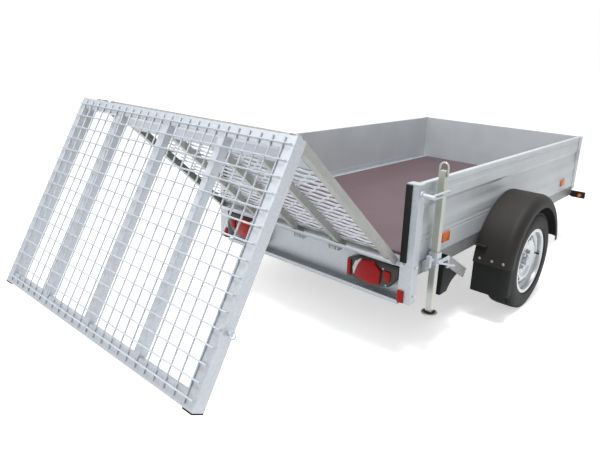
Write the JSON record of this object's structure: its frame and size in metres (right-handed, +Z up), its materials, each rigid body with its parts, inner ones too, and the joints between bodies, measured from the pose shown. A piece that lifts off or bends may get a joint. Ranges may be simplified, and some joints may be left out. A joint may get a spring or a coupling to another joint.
{
  "type": "utility trailer with folding loading ramp",
  "caption": "Open box utility trailer on one axle, with low walls, V drawbar, jockey wheel, prop stands and a two-leaf folding rear loading ramp.",
  "frame": {"origin": "on the ground, half-way between the left and right sides and half-way between the coupling nose and the ramp edge", "axes": "+Y forward towards the coupling, +X to the trailer's right, +Z up"},
  "size_m": [1.664, 4.5898, 1.0946],
  "materials": {
    "galvanised": "hot-dip galvanised, matt grey",
    "galvanised_light": "hot-dip galvanised, light satin",
    "bright_zinc": "bright zinc, satin",
    "leaf_galvanised": "galvanised, slightly green-grey",
    "leaf_plate": "galvanised sheet, blue-grey sheen",
    "yellow_zinc": "yellow-passivated zinc, satin",
    "wall_metal": "satin rolled profile",
    "floor_board": "film-faced plywood, dark brown, fine texture",
    "black_rubber": "matt moulded rubber",
    "tyre_rubber": "matt tyre rubber",
    "black_plastic": "grained black plastic",
    "wheel_silver": "silver wheel paint",
    "lamp_black": "black lamp housing",
    "lamp_red": "red prismatic lens",
    "lamp_amber": "amber reflector"
  },
  "bodies": {
    "root": {"side_beam_left": "galvanised", "side_beam_right": "galvanised", "floor_bearers": "galvanised", "rear_crossmember": "galvanised_light", "rear_posts": "galvanised_light", "front_posts": "wall_metal", "side_wall_left": "wall_metal", "side_wall_right": "wall_metal", "front_wall": "wall_metal", "floor_panel": "floor_board", "edge_strips": "galvanised_light", "post_seals": "black_rubber", "axle_beam": "galvanised", "trailing_arm_left": "galvanised", "trailing_arm_right": "galvanised", "mudguard_left": "black_plastic", "mudguard_right": "black_plastic", "mud_flaps": "black_rubber", "drawbar_left": "galvanised", "drawbar_right": "galvanised", "coupling_body": "bright_zinc", "coupling_handle": "black_plastic", "jockey_clamp": "galvanised", "jockey_tube": "galvanised", "jockey_crank": "black_plastic", "tail_lamps": "lamp_black", "tail_lenses": "lamp_red", "rear_reflectors": "lamp_red", "side_reflectors": "lamp_amber", "marker_arms": "black_rubber", "stand_clamps": "bright_zinc", "ramp_latches": "bright_zinc", "chock_holders": "galvanised", "wheel_chocks": "black_rubber", "bed_hinge": "bright_zinc"},
    "wheel_left": {"hub_left": "wheel_silver", "rim_left": "wheel_silver", "tyre_left": "tyre_rubber"},
    "wheel_right": {"hub_right": "wheel_silver", "rim_right": "wheel_silver", "tyre_right": "tyre_rubber"},
    "inner_leaf": {"inner_leaf_frame": "leaf_galvanised", "inner_leaf_grating": "bright_zinc", "inner_tip_plate": "leaf_plate"},
    "outer_leaf": {"outer_leaf_frame": "bright_zinc", "outer_leaf_grid": "bright_zinc", "outer_leaf_caps": "black_rubber", "lock_pins": "bright_zinc"},
    "stand_left": {"prop_stand_left": "yellow_zinc"},
    "stand_right": {"prop_stand_right": "yellow_zinc"},
    "jockey_leg": {"jockey_leg": "galvanised"},
    "jockey_fork": {"jockey_fork": "galvanised"},
    "jockey_wheel": {"jockey_wheel": "black_rubber"}
  },
  "joints": [
    {"name": "wheel_left_spin", "type": "hinge", "parent": "root", "child": "wheel_left", "pos_m": [-0.7375, -0.17309, 0.273], "axis": [1, 0, 0], "continuous": true},
    {"name": "wheel_right_spin", "type": "hinge", "parent": "root", "child": "wheel_right", "pos_m": [0.7375, -0.17309, 0.273], "axis": [1, 0, 0], "continuous": true},
    {"name": "ramp_lower", "type": "hinge", "parent": "root", "child": "inner_leaf", "pos_m": [0, -1.17909, 0.457], "axis": [1, 0, 0], "range_deg": [-47.25, 57.94]},
    {"name": "ramp_unfold", "type": "hinge", "parent": "inner_leaf", "child": "outer_leaf", "pos_m": [0, -1.84586, 1.07335], "axis": [-1, 0, 0], "range_deg": [-75.75, 104.25]},
    {"name": "stand_left_drop", "type": "slide", "parent": "root", "child": "stand_left", "axis": [0, 0, -1], "range_m": [0, 0.203]},
    {"name": "stand_right_drop", "type": "slide", "parent": "root", "child": "stand_right", "axis": [0, 0, -1], "range_m": [0, 0.203]},
    {"name": "jockey_height", "type": "slide", "parent": "root", "child": "jockey_leg", "axis": [0, 0, -1], "range_m": [-0.15, 0]},
    {"name": "jockey_swivel", "type": "hinge", "parent": "jockey_leg", "child": "jockey_fork", "pos_m": [0, 1.69691, 0.22], "axis": [0, 0, 1], "continuous": true},
    {"name": "jockey_roll", "type": "hinge", "parent": "jockey_fork", "child": "jockey_wheel", "pos_m": [0, 1.66191, 0.1], "axis": [1, 0, 0], "continuous": true}
  ]
}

=-=-=

- _Given request_
Reproduce the complete set of lines precisely as supplied.

- _Written solution_
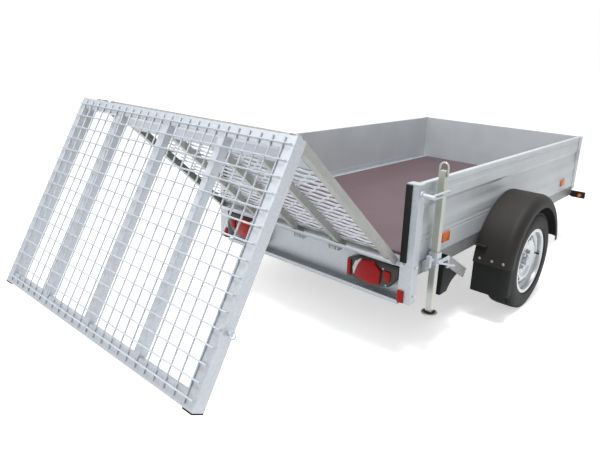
Write the JSON record of this object's structure: its frame and size in metres (right-handed, +Z up), its materials, each rigid body with its parts, inner ones too, and the joints between bodies, measured from the pose shown. A piece that lifts off or bends may get a joint. Ranges may be simplified, and some joints may be left out. A joint may get a spring or a coupling to another joint.
{
  "type": "utility trailer with folding loading ramp",
  "caption": "Open box utility trailer on one axle, with low walls, V drawbar, jockey wheel, prop stands and a two-leaf folding rear loading ramp.",
  "frame": {"origin": "on the ground, half-way between the left and right sides and half-way between the coupling nose and the ramp edge", "axes": "+Y forward towards the coupling, +X to the trailer's right, +Z up"},
  "size_m": [1.664, 4.5898, 1.0946],
  "materials": {
    "galvanised": "hot-dip galvanised, matt grey",
    "galvanised_light": "hot-dip galvanised, light satin",
    "bright_zinc": "bright zinc, satin",
    "leaf_galvanised": "galvanised, slightly green-grey",
    "leaf_plate": "galvanised sheet, blue-grey sheen",
    "yellow_zinc": "yellow-passivated zinc, satin",
    "wall_metal": "satin rolled profile",
    "floor_board": "film-faced plywood, dark brown, fine texture",
    "black_rubber": "matt moulded rubber",
    "tyre_rubber": "matt tyre rubber",
    "black_plastic": "grained black plastic",
    "wheel_silver": "silver wheel paint",
    "lamp_black": "black lamp housing",
    "lamp_red": "red prismatic lens",
    "lamp_amber": "amber reflector"
  },
  "bodies": {
    "root": {"side_beam_left": "galvanised", "side_beam_right": "galvanised", "floor_bearers": "galvanised", "rear_crossmember": "galvanised_light", "rear_posts": "galvanised_light", "front_posts": "wall_metal", "side_wall_left": "wall_metal", "side_wall_right": "wall_metal", "front_wall": "wall_metal", "floor_panel": "floor_board", "edge_strips": "galvanised_light", "post_seals": "black_rubber", "axle_beam": "galvanised", "trailing_arm_left": "galvanised", "trailing_arm_right": "galvanised", "mudguard_left": "black_plastic", "mudguard_right": "black_plastic", "mud_flaps": "black_rubber", "drawbar_left": "galvanised", "drawbar_right": "galvanised", "coupling_body": "bright_zinc", "coupling_handle": "black_plastic", "jockey_clamp": "galvanised", "jockey_tube": "galvanised", "jockey_crank": "black_plastic", "tail_lamps": "lamp_black", "tail_lenses": "lamp_red", "rear_reflectors": "lamp_red", "side_reflectors": "lamp_amber", "marker_arms": "black_rubber", "stand_clamps": "bright_zinc", "ramp_latches": "bright_zinc", "chock_holders": "galvanised", "wheel_chocks": "black_rubber", "bed_hinge": "bright_zinc"},
    "wheel_left": {"hub_left": "wheel_silver", "rim_left": "wheel_silver", "tyre_left": "tyre_rubber"},
    "wheel_right": {"hub_right": "wheel_silver", "rim_right": "wheel_silver", "tyre_right": "tyre_rubber"},
    "inner_leaf": {"inner_leaf_frame": "leaf_galvanised", "inner_leaf_grating": "bright_zinc", "inner_tip_plate": "leaf_plate"},
    "outer_leaf": {"outer_leaf_frame": "bright_zinc", "outer_leaf_grid": "bright_zinc", "outer_leaf_caps": "black_rubber", "lock_pins": "bright_zinc"},
    "stand_left": {"prop_stand_left": "yellow_zinc"},
    "stand_right": {"prop_stand_right": "yellow_zinc"},
    "jockey_leg": {"jockey_leg": "galvanised"},
    "jockey_fork": {"jockey_fork": "galvanised"},
    "jockey_wheel": {"jockey_wheel": "black_rubber"}
  },
  "joints": [
    {"name": "wheel_left_spin", "type": "hinge", "parent": "root", "child": "wheel_left", "pos_m": [-0.7375, -0.17309, 0.273], "axis": [1, 0, 0], "continuous": true},
    {"name": "wheel_right_spin", "type": "hinge", "parent": "root", "child": "wheel_right", "pos_m": [0.7375, -0.17309, 0.273], "axis": [1, 0, 0], "continuous": true},
    {"name": "ramp_lower", "type": "hinge", "parent": "root", "child": "inner_leaf", "pos_m": [0, -1.17909, 0.457], "axis": [1, 0, 0], "range_deg": [-47.25, 57.94]},
    {"name": "ramp_unfold", "type": "hinge", "parent": "inner_leaf", "child": "outer_leaf", "pos_m": [0, -1.84586, 1.07335], "axis": [-1, 0, 0], "range_deg": [-75.75, 104.25]},
    {"name": "stand_left_drop", "type": "slide", "parent": "root", "child": "stand_left", "axis": [0, 0, -1], "range_m": [0, 0.203]},
    {"name": "stand_right_drop", "type": "slide", "parent": "root", "child": "stand_right", "axis": [0, 0, -1], "range_m": [0, 0.203]},
    {"name": "jockey_height", "type": "slide", "parent": "root", "child": "jockey_leg", "axis": [0, 0, -1], "range_m": [-0.15, 0]},
    {"name": "jockey_swivel", "type": "hinge", "parent": "jockey_leg", "child": "jockey_fork", "pos_m": [0, 1.69691, 0.22], "axis": [0, 0, 1], "continuous": true},
    {"name": "jockey_roll", "type": "hinge", "parent": "jockey_fork", "child": "jockey_wheel", "pos_m": [0, 1.66191, 0.1], "axis": [1, 0, 0], "continuous": true}
  ]
}